Однако после смерти Сергея выяснилось, что необходимый новый раздел наследства не пройдёт гладко. Причина была не только в том, что злоупотреблявший алкоголем покойный оставил долги. В раздел вдруг встроился старший брат Дмитрий Евграфович, уже пребывавший в отставке, действительный статский советник, и вовлёк в него другого брата – Илью Евграфовича. Естественно, были претензии и у вдовы Сергея Евграфовича (её интересы представляла мать). В итоге дело, которое при согласии можно было решить быстро, стало перерастать в тяжбу.

В лучшем на сегодняшний день собрании сочинений Салтыкова в двадцати томах (двадцати четырёх книгах) под редакцией Сергея Александровича Макашина, приложением к корпусу писем напечатаны основные материалы дела о «заозерском наследстве». Среди них наибольший интерес представляет записка Салтыкова присяжному поверенному Ивану Сергеевичу Сухоручкину, относящаяся к октябрю 1872 года, где подробно представлены сведения о самом наследстве, первоначально полученном братьями от матери, его состоянии ко дню смерти Сергея, претензии наследников и предлагаемый проект раздела.
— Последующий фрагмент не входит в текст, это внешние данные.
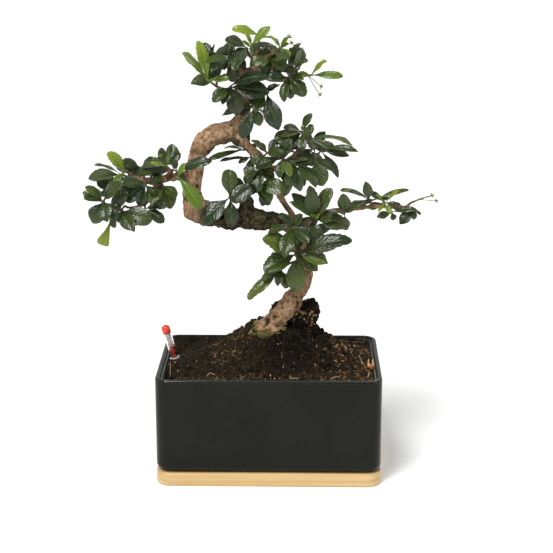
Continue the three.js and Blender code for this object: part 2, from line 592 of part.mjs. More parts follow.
// A leaf's frame: its root, its length and half width, the way it points, its upper side and its bend
function leafFrame(root, angle, tilt, seenLength, width, roll, arch) {
  const [a, t] = [radians(angle), radians(tilt)];
  const along = [Math.cos(a) * Math.cos(t), Math.sin(t), Math.sin(a) * Math.cos(t)];
  const up = [0, -0.8, 1];
  const level = unit(add(up, along, -dot(up, along)));
  const beside = cross(along, level);
  const upper = unit(add(level.map((value) => value * Math.cos(roll)), beside, Math.sin(roll)));
  const full = seenLength / Math.max(Math.cos(t), 0.74);
  return { root, along, upper, beside: cross(along, upper), full, half: width / 2, arch };
}

// The point of a leaf's middle surface at v along it and u across it
function leafPoint(leaf, v, u, edge) {
  const across = u * leaf.half * shareAlong(edge, Math.min(v, 0.93));
  const bow = leaf.arch * leaf.full * 4 * v * (1 - v) - 0.35 * leaf.arch * leaf.full * v;
  const cup = bladeCup * Math.abs(u) * leaf.half * shareAlong(edge, Math.min(v, 0.93));
  const ribPoint = add(add(leaf.root, leaf.along, leaf.full * v), leaf.upper, bow);
  return add(add(ribPoint, leaf.beside, across), leaf.upper, cup);
}

// Points over a leaf, for keeping it clear of what is already there
function leafPoints(leaf) {
  const points = [];
  for (let i = 1; i <= 10; i++) {
    for (const u of [-1, -0.5, 0, 0.5, 1]) {
      points.push([...leafPoint(leaf, 0.1 * i, u, bladeEdge), 0.1 * i]);
    }
  }
  return points;
}

function leafSolid(leaf) {
  const small = leaf.full < smallLeaf;
  const [edge, rib] = small ? [budEdge, budRib] : [bladeEdge, bladeRib];
  const points = [leafPoint(leaf, 0, 0, edge), leafPoint(leaf, 1, 0, edge)];
  const ribAt = (index) => 2 + 2 * index;
  rib.forEach((v) => {
    const thick = bladeHalfThickness * (1.05 - 0.5 * v);
    const middle = leafPoint(leaf, v, 0, edge);
    points.push(add(middle, leaf.upper, thick), add(middle, leaf.upper, -thick));
  });
  const faces = [];
  for (const side of [1, -1]) {
    const first = points.length - 1;
    const shift = side > 0 ? toothShift : 0;
    edge.slice(1).forEach(([v]) => points.push(leafPoint(leaf, v > 0.6 ? v + shift : v, side, edge)));
    const upper = [[0, first + 1, ribAt(0)]];
    for (let i = 1; i < edge.length - 1; i++) {
      const [here, next] = [ribAt(edge[i][2]), ribAt(edge[i + 1][2])];
      upper.push([here, first + i, first + i + 1]);
      if (here !== next) {
        upper.push([here, first + i + 1, next]);
      }
    }
    upper.push([ribAt(rib.length - 1), first + edge.length - 1, 1]);
    const under = (index) => (index > 1 && index < ribAt(rib.length) ? index + 1 : index);
    for (const [a, b, c] of upper) {
      faces.push(side > 0 ? [a, b, c] : [a, c, b]);
      faces.push(side > 0 ? [under(a), under(c), under(b)] : [under(a), under(b), under(c)]);
    }
  }
  return solidFrom(geometryFrom(points, faces));
}

// A shoot's stems: the first runs from the foot to the first tip, the others fork from it
function stemsOf(shoot) {
  const [first, ...others] = targetsOf(shoot);
  const start = add(shoot.foot, shootDirection(shoot), gap);
  const main = [[...start, stemRadius], [...first, stemRadius * (shoot.tips.length ? 0.85 : 0.5)]];
  const fork = mix(main[0], main[1], 0.4);
  const forks = others.map((target, i) => {
    const radius = i + 1 < shoot.tips.length ? 0.85 * stemRadius : budStalkRadius;
    return [[...fork.slice(0, 3), radius], [...target, radius]];
  });
  return [main, ...forks];
}

// What new leaves keep clear of: the wood, the other shoots' stems and the leaves placed before
const taken = [];
for (const route of [...woodRoutes, ...twigRoutes]) {
  for (let i = 0; i < route.length - 1; i++) {
    const steps = Math.ceil(length(subtract(route[i + 1].slice(0, 3), route[i].slice(0, 3))) / woodStep);
    for (let k = 0; k <= steps; k++) {
      const row = mix(route[i], route[i + 1], k / steps);
      taken.push({ at: row.slice(0, 3), radius: row[3], owner: "wood", v: 1 });
    }
  }
}
const stems = shoots.map(stemsOf);
shoots.forEach((shoot, number) => {
  for (const [from, to] of stems[number]) {
    for (const share of [0, 0.33, 0.67, 1]) {
      const row = mix(from, to, share);
      taken.push({ at: row.slice(0, 3), radius: row[3], owner: shoot.name, v: 0 });
    }
  }
});

function leafIsClear(points, owner) {
  if (points.some(([x, y, z]) => z < soilTop(x, y) + soilRoom || z > topHeight)) {
    return false;
  }
  const [rootX, , rootZ] = points[0];
  for (const other of taken) {
    if (Math.abs(other.at[0] - rootX) > longestReach || Math.abs(other.at[2] - rootZ) > longestReach) {
      continue;
    }
    const own = other.owner === owner;
    const room = own ? ownRoom : other.radius + otherRoom;
    for (const [x, y, z, v] of points) {
      if (own && (other.v < stalkShare || v < stalkShare)) {
        continue;
      }
      if (Math.abs(other.at[0] - x) < room && length(subtract(other.at, [x, y, z])) < room) {
        return false;
      }
    }
  }
  return true;
}

const shrinks = [1, 1, 1, 0.85, 0.7];
const triesEach = 24;

// Finds a place for one leaf, near the wanted direction, that is clear of everything there
function placeLeaf(root, wanted, owner, draw) {
  for (const [round, shrink] of shrinks.entries()) {
    for (let k = 0; k < triesEach; k++) {
      const loose = round * triesEach + k;
      const angle = wanted.angle + (draw() - 0.5) * Math.min(4 + loose, 30);
      const tilt = faceOnTilt + (draw() - 0.5) * Math.min(16 + 3 * loose, 120);
      const roll = (draw() - 0.5) * 0.9;
      const arch = 0.02 + 0.1 * draw();
      const leaf = leafFrame(root, angle, Math.max(-steepestTilt, Math.min(steepestTilt, tilt)),
        wanted.length * shrink, wanted.width * shrink, roll, arch);
      const points = leafPoints(leaf);
      if (leafIsClear(points, owner)) {
        points.forEach((point) => taken.push({ at: point.slice(0, 3), radius: 0, owner, v: point[3] }));
        return leaf;
      }
    }
  }
  return null;
}

// The point of a route at a distance back from its end
function backAlong(route, distance) {
  let left = distance;
  for (let i = route.length - 1; i > 0; i--) {
    const [from, to] = [route[i].slice(0, 3), route[i - 1].slice(0, 3)];
    const step = length(subtract(to, from));
    if (left <= step || i === 1) {
      return mix(from, to, Math.min(left / step, 1));
    }
    left -= step;
  }
  return route[0].slice(0, 3);
}

function leavesOf(shoot, number) {
  const leaves = [];
  shoot.tips.forEach((tip, tipNumber) => {
    const draw = seededDraw(seedStep * number + tipNumber + firstSeed);
    const stem = stems[number][tipNumber];
    const spacing = Math.min(rootSpacing, (length(subtract(tip.at, shoot.foot)) - 2) / 6);
    const wanted = tip.leaves.map(([angle, seen, width]) => ({
      angle, length: seen, width: width || seen * (0.54 + 0.12 * draw()),
    }));
    wanted.forEach((leaf, k) => {
      const root = backAlong(stem, 0.4 + spacing * k);
      const placed = placeLeaf(root, leaf, shoot.name, draw);
      if (placed) {
        leaves.push(placed);
      }
    });
  });
  return leaves;
}

function makeShoot(shoot, number) {
  const pieces = stems[number].map((route) => barAlong(route, branchSides));
  for (const place of shoot.buds || []) {
    const bud = new THREE.OctahedronGeometry(budRadius);
    bud.translate(...place);
    pieces.push(solidFrom(bud));
  }
  leavesOf(shoot, number).forEach((leaf) => pieces.push(leafSolid(leaf)));
  return largestBody(joined(pieces));
}

// The whole plant in its pot
const bonsai = new THREE.Group();

function addPiece(name, solid, material) {
  const mesh = new THREE.Mesh(geometryOf(solid), material);
  mesh.name = name;
  bonsai.add(mesh);
}

addPiece("bamboo_tray", makeTray(), materials.bamboo);
addPiece("ceramic_pot", makePot(), materials.ceramic);
addPiece("planter_liner", makeLiner(), materials.liner);
addPiece("soil", makeSoil(makeTrunk(gap)), materials.soil);
addPiece("trunk_and_branches", makeWood(), materials.bark);
addPiece("gauge_tube", makeGaugeTube(), materials.clear);
addPiece("gauge_cap", makeGaugeCap(), materials.red);
addPiece("gauge_float", makeGaugeFloat(), materials.red);
shoots.forEach((shoot, number) => {
  const fresh = shoot.name.startsWith("flower") ? materials.flower : materials.young;
  addPiece(shoot.name, makeShoot(shoot, number), shoot.young ? fresh : materials.leaf);
});

export default bonsai;
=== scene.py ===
# A fukien tea bonsai in its self-watering pot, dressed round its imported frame.
import math
import random
from typing import NamedTuple

import bmesh
import bpy
import numpy as np
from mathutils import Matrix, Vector, kdtree, noise


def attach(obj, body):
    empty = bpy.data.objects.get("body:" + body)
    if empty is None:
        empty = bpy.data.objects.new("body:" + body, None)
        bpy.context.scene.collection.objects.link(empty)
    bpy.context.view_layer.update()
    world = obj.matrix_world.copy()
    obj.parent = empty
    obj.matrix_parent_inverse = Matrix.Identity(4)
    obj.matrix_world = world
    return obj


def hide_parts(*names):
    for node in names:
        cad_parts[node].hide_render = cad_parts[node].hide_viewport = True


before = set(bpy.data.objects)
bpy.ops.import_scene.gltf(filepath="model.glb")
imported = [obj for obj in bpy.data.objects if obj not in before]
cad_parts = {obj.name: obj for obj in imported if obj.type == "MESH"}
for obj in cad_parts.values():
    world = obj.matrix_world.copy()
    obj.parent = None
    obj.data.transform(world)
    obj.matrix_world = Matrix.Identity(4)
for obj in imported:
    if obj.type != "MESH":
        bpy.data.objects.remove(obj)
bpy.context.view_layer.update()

MM = 0.001

# Sizes in millimetres, as on the construction drawing
SOIL_HEIGHT = 105.5
LINER_WALL = 1.6
LINER_BELOW_RIM = 2.2
POT_WALL = 5.2
POT_CORNER = 14
POT_FOOT = 7
POT_FLOOR = 6
GAP = 0.3
GAUGE_BASE = (-96.3, 6, SOIL_HEIGHT)
GAUGE_LEAN = math.radians(15.5)
GAUGE_RADIUS = 4
GAUGE_WALL = 0.8
GAUGE_ABOVE = 27.2
GAUGE_BELOW = 79
CAP_LENGTH = 8.5
SHAFT_RADIUS = 5.1
EYELET_X = GAUGE_BASE[0] + SHAFT_RADIUS + 3.2

POT_LENGTH = 220
POT_DEPTH = 148.4
POT_FLOOR_ROUND = 5
CORNER_SEGMENTS = 12
LIP_ROUND = 2.5
RIM_HEIGHT = 109.5
TRAY_HEIGHT = 14
TRAY_FOOT = 3
TRAY_EASE = 0.8
LINER_TOP = RIM_HEIGHT - LINER_BELOW_RIM
LINER_FLOOR = 43
WICK_RADIUS = 14
WICK_PLACES = (-45, 45)
FEET_BOTTOM = 20.6
SOIL_GRID = (240, 157)
WAIST = dict(z=136, tall=13, depth=11, from_x=40, width=10)
# Where the arc's underside gets painted shade: above this height and left of this x
ARC_LOW = 285
ARC_RIGHT = -20
MOSS_PATCH = (-30, -14, 118)
MOSS_REACH = (26, 20)
MOSS_SPRIGS = 260
FOOT_SPRIGS = 1500
DRY_LEAF_PLACE = (100, -33, 108.4)
DRY_LEAF_SIZE = 4.6
STUB_TOP = (-24, -6, 272)
LICHEN_STRETCH = (-84, 22, 236, 268)
WOOD_VOXEL = 0.95
TWIG_RADIUS = 1.6
MOSS_TOP = 146
COLLAR_TOP = 1
FLANGE_RADIUS = 7.2
FLOAT_TOP = 14
BAND_HEIGHT = 14.6
EYELET_RADIUS = 3
EYELET_WIRE = 0.9
EYELET_RISE = 2.6
EYELET_TILT = math.radians(18)
# Knots on the wood: their place, reach and how far they stand out
KNOTS = [
    ((-72, 2, 322), 7, 3.2), ((-60, 3, 337), 6, 2.6), ((-84, 0, 300), 6, 1.6), ((-86, -2, 268), 8, 2.4),
    ((-64, -6, 252), 7, 2), ((-36, -8, 243), 8, 1.8), ((-4, -8, 242), 7, 2), ((44, -4, 196), 6, 1.8),
    ((4, -14, 165), 6, 1.8), ((38, -4, 238), 6, 1.6), ((-36, -2, 350), 6, 1.8), ((-62, 2, 300), 5, 1.5),
    ((-88, 2, 352), 4.5, 2.6), ((-78, 2, 354), 3.5, -1.6), ((-73, 1, 358), 4, 1.8), ((-96, 0, 338), 5, 1.8),
    ((-62, 0, 342), 3.5, -1.4), ((-100, 0, 322), 5, 1.6), ((-66, 0, 361), 4, 1.6), ((-92, 0, 306), 6, 1.8),
    ((-77, -4, 258), 8, 4), ((-68, -9, 256), 6, 2.4), ((-22, -5, 393), 10, 5), ((-12, -5, 395), 9, 4.5),
    ((-34, -3, 397), 8, 3.4), ((2, -5, 392), 8, 3.4), ((-14, -10, 252), 6, 2), ((6, -8, 252), 6, 2.2),
]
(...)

Это поистине поразительное произведение в обширном салтыковском наследии. Михаилу Евграфовичу была подвластна любая форма письменной речи. Его письма (даже притом что они, к нашей печали, сохранились довольно плохо) составляют, по сути, второе собрание его сочинений, богатейший автокомментарий к собственной жизни. На сей раз спокойные внешне, несущие необходимую хозяйственную информацию строки источают отчаяние. Автор «Губернских очерков», «Смерти Пазухина», «Повести о том, как мужик двух генералов прокормил», «Истории одного города» становится субъектом судебного разбирательства.

Писатель, берясь за перо, может выступить от имени своего персонажа, придумать повествователя, спрятаться за какой-то невероятной маской, наконец, постараться выразить самого себя, свою личность. Но здесь выведенный Салтыковым «Михаил» оказывается затянутым в чудовищный смерч имущественных претензий, оттягивающий от лица воздух и лишающий возможности дышать.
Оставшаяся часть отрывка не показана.